Information provided —

= = =

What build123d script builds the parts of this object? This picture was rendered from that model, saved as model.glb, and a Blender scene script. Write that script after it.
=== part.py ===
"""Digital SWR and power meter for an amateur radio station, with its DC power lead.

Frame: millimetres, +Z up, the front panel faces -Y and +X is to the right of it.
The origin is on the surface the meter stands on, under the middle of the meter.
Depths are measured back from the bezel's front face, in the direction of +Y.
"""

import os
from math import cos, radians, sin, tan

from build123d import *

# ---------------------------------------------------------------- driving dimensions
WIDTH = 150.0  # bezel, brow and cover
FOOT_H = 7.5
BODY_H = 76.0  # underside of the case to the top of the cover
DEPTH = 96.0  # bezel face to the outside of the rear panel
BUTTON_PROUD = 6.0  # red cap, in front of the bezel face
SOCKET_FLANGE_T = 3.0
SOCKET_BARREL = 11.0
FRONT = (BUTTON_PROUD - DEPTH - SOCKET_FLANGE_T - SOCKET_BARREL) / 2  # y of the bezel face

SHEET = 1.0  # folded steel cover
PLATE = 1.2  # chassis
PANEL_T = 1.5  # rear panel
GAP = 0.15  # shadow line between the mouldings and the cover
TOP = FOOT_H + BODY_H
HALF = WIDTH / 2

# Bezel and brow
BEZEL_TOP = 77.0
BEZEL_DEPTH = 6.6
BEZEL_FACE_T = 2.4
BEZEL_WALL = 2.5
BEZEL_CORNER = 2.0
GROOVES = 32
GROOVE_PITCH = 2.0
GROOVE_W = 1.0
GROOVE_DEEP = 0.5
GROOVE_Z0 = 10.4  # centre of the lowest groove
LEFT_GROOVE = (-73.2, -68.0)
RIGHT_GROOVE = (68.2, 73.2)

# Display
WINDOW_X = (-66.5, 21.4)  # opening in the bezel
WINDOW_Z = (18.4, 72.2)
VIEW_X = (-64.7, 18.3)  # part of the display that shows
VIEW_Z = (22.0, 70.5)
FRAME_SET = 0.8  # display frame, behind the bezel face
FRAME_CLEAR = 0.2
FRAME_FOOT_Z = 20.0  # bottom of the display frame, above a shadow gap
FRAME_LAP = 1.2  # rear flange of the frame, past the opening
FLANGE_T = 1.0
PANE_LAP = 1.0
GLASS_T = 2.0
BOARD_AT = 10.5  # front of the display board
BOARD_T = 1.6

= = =

Given exercise — Please give an exact restatement of only the lines from the beginning of the material above to the line with "FRONT = (BUTTON_PROUD", inclusive.

Finished task —
What build123d script builds the parts of this object? This picture was rendered from that model, saved as model.glb, and a Blender scene script. Write that script after it.
=== part.py ===
"""Digital SWR and power meter for an amateur radio station, with its DC power lead.

Frame: millimetres, +Z up, the front panel faces -Y and +X is to the right of it.
The origin is on the surface the meter stands on, under the middle of the meter.
Depths are measured back from the bezel's front face, in the direction of +Y.
"""

import os
from math import cos, radians, sin, tan

from build123d import *

# ---------------------------------------------------------------- driving dimensions
WIDTH = 150.0  # bezel, brow and cover
FOOT_H = 7.5
BODY_H = 76.0  # underside of the case to the top of the cover
DEPTH = 96.0  # bezel face to the outside of the rear panel
BUTTON_PROUD = 6.0  # red cap, in front of the bezel face
SOCKET_FLANGE_T = 3.0
SOCKET_BARREL = 11.0
FRONT = (BUTTON_PROUD - DEPTH - SOCKET_FLANGE_T - SOCKET_BARREL) / 2  # y of the bezel face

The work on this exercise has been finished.